» **What the task requires**
Reproduce the lines from the one bearing "bar -= Pos(REST_X, y, top" through the one bearing "return part_box(node)[1].z / MM", inclusive. Copy them exactly; include no other line.
-- Start --
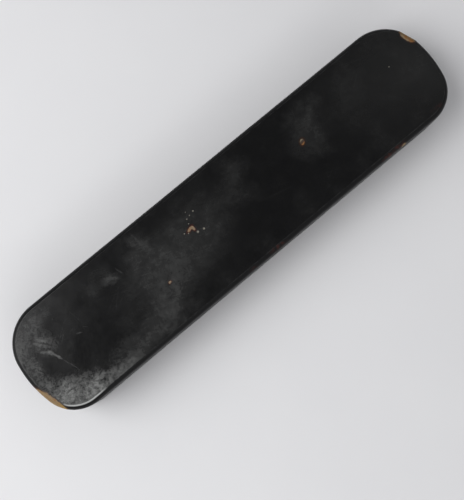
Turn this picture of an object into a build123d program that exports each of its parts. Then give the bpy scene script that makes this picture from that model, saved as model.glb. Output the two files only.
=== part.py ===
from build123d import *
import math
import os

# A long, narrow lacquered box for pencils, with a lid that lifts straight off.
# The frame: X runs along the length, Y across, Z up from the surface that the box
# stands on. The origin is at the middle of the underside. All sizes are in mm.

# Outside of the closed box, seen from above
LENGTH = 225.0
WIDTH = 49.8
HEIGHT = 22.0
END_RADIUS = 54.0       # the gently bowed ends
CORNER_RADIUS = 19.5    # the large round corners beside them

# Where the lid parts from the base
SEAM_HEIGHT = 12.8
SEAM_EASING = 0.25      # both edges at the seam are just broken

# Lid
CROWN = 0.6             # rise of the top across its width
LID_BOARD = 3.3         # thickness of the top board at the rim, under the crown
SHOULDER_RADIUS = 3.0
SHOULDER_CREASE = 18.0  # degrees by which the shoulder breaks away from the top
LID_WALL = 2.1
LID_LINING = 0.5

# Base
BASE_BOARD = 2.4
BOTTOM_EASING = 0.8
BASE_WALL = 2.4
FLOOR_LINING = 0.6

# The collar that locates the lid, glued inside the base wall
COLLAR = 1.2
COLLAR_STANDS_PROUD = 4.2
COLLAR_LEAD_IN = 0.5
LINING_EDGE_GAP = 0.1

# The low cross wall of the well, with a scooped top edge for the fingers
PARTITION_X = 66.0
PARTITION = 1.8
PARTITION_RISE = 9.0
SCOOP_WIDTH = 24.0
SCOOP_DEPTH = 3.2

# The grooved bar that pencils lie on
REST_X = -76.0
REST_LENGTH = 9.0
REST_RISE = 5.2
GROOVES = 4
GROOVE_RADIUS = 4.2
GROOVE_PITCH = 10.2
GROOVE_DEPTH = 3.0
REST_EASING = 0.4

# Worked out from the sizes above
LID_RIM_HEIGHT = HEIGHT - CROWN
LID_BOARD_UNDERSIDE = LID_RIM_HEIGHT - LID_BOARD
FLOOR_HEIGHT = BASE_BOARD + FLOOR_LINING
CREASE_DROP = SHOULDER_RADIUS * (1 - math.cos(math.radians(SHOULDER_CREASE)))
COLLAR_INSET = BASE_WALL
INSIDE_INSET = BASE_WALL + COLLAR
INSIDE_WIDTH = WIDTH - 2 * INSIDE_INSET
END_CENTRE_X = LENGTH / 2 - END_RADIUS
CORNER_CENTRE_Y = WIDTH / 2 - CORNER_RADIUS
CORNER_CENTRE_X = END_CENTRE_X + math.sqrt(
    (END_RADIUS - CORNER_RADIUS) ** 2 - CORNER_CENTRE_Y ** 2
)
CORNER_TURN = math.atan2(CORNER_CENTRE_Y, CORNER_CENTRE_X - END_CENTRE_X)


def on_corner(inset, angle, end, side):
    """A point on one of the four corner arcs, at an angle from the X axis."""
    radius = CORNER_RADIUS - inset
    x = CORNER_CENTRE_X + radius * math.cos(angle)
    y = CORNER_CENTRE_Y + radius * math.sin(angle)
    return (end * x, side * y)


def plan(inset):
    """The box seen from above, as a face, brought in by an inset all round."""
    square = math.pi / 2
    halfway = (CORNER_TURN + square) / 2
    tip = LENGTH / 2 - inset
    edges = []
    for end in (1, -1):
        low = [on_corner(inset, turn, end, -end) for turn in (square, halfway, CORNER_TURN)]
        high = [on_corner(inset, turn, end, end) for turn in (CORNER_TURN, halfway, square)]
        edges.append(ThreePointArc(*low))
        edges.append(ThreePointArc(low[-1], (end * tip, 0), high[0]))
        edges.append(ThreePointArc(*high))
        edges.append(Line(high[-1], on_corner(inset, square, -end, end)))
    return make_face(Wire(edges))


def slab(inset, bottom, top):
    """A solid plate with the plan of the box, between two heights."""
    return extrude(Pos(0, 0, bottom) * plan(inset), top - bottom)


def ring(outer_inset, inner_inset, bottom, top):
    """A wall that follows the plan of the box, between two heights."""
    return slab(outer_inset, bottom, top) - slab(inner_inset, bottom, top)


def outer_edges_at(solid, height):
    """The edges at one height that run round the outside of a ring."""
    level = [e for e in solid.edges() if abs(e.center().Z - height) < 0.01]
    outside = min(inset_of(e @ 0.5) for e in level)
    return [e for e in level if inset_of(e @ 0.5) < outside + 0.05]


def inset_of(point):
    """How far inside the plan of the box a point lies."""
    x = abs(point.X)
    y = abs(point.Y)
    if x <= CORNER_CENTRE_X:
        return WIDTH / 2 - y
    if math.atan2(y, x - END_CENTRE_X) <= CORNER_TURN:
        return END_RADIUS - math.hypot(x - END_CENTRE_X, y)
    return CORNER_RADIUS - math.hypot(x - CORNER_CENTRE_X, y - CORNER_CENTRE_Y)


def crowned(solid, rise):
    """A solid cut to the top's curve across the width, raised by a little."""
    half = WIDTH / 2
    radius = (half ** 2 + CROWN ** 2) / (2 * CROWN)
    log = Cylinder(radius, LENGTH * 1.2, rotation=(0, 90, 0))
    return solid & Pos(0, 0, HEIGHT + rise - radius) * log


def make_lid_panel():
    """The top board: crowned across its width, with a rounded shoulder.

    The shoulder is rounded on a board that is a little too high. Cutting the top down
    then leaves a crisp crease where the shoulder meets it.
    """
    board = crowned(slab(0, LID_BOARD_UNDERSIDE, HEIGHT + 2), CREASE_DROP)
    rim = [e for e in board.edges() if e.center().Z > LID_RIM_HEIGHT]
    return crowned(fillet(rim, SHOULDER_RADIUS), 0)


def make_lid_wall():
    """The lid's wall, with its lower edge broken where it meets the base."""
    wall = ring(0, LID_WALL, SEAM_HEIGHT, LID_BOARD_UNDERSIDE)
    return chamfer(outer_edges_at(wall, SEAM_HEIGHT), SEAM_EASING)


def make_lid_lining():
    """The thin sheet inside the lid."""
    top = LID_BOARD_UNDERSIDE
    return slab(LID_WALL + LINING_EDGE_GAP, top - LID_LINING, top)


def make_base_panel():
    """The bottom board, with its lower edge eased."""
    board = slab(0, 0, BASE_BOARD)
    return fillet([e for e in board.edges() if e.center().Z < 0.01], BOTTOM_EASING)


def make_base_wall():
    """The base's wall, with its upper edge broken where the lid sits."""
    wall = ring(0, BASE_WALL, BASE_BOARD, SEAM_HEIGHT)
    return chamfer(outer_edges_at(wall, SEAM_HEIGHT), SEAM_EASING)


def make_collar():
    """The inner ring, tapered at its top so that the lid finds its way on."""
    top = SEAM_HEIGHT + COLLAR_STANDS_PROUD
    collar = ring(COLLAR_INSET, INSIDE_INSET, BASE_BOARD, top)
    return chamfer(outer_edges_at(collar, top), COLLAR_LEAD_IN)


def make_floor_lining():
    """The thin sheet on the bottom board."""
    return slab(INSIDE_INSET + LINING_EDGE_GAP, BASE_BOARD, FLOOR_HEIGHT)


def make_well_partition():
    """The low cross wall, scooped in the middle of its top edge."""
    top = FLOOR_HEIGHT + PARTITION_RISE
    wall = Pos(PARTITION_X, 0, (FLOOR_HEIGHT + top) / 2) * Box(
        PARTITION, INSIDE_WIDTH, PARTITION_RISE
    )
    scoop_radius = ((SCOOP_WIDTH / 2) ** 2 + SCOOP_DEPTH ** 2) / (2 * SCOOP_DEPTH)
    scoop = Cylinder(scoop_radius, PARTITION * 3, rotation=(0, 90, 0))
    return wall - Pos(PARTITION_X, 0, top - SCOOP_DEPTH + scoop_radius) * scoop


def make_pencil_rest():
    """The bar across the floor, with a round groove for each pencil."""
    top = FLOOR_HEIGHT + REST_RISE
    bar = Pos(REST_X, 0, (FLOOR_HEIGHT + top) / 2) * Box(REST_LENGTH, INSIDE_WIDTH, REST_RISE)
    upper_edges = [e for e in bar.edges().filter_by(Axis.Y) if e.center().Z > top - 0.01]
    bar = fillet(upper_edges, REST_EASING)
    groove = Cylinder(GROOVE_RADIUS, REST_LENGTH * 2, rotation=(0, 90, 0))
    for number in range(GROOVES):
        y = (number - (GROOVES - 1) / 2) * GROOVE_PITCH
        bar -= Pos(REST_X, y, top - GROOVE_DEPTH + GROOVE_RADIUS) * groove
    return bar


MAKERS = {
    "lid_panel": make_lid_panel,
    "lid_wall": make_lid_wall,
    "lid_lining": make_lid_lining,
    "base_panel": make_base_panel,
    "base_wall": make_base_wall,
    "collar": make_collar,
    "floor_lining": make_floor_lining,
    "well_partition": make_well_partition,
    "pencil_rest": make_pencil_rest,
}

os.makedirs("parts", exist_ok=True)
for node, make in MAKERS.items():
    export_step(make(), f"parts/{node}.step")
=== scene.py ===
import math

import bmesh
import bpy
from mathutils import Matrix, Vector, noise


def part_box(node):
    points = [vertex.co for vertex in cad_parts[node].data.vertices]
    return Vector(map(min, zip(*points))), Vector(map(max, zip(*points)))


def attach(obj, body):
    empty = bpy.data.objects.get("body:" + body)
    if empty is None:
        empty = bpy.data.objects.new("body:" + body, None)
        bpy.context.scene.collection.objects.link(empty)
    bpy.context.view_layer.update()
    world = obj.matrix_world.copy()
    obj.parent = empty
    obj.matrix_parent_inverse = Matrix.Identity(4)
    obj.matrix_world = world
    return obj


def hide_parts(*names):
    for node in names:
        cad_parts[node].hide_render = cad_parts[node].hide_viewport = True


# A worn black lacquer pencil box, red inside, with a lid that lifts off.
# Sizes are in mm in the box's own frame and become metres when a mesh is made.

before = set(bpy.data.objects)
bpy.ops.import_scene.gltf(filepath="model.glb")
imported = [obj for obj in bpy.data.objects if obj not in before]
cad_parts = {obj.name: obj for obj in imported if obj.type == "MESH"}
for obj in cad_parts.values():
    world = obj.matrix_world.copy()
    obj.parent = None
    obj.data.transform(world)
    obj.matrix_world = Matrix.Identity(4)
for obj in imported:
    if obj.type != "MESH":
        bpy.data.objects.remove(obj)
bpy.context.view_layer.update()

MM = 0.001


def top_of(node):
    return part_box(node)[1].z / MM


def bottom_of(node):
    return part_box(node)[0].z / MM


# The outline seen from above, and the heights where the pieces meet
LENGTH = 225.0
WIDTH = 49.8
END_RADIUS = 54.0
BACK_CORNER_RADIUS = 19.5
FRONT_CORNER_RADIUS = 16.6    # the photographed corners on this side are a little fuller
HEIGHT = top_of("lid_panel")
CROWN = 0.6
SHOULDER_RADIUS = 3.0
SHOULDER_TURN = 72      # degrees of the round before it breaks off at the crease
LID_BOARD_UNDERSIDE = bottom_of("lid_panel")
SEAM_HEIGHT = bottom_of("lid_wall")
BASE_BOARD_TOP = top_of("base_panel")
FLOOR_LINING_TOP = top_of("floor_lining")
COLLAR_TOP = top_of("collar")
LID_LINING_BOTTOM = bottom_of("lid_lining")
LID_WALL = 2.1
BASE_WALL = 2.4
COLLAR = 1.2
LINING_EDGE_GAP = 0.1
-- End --
» **Response to the task**
        bar -= Pos(REST_X, y, top - GROOVE_DEPTH + GROOVE_RADIUS) * groove
    return bar


MAKERS = {
    "lid_panel": make_lid_panel,
    "lid_wall": make_lid_wall,
    "lid_lining": make_lid_lining,
    "base_panel": make_base_panel,
    "base_wall": make_base_wall,
    "collar": make_collar,
    "floor_lining": make_floor_lining,
    "well_partition": make_well_partition,
    "pencil_rest": make_pencil_rest,
}

os.makedirs("parts", exist_ok=True)
for node, make in MAKERS.items():
    export_step(make(), f"parts/{node}.step")
=== scene.py ===
import math

import bmesh
import bpy
from mathutils import Matrix, Vector, noise


def part_box(node):
    points = [vertex.co for vertex in cad_parts[node].data.vertices]
    return Vector(map(min, zip(*points))), Vector(map(max, zip(*points)))


def attach(obj, body):
    empty = bpy.data.objects.get("body:" + body)
    if empty is None:
        empty = bpy.data.objects.new("body:" + body, None)
        bpy.context.scene.collection.objects.link(empty)
    bpy.context.view_layer.update()
    world = obj.matrix_world.copy()
    obj.parent = empty
    obj.matrix_parent_inverse = Matrix.Identity(4)
    obj.matrix_world = world
    return obj


def hide_parts(*names):
    for node in names:
        cad_parts[node].hide_render = cad_parts[node].hide_viewport = True


# A worn black lacquer pencil box, red inside, with a lid that lifts off.
# Sizes are in mm in the box's own frame and become metres when a mesh is made.

before = set(bpy.data.objects)
bpy.ops.import_scene.gltf(filepath="model.glb")
imported = [obj for obj in bpy.data.objects if obj not in before]
cad_parts = {obj.name: obj for obj in imported if obj.type == "MESH"}
for obj in cad_parts.values():
    world = obj.matrix_world.copy()
    obj.parent = None
    obj.data.transform(world)
    obj.matrix_world = Matrix.Identity(4)
for obj in imported:
    if obj.type != "MESH":
        bpy.data.objects.remove(obj)
bpy.context.view_layer.update()

MM = 0.001


def top_of(node):
    return part_box(node)[1].z / MM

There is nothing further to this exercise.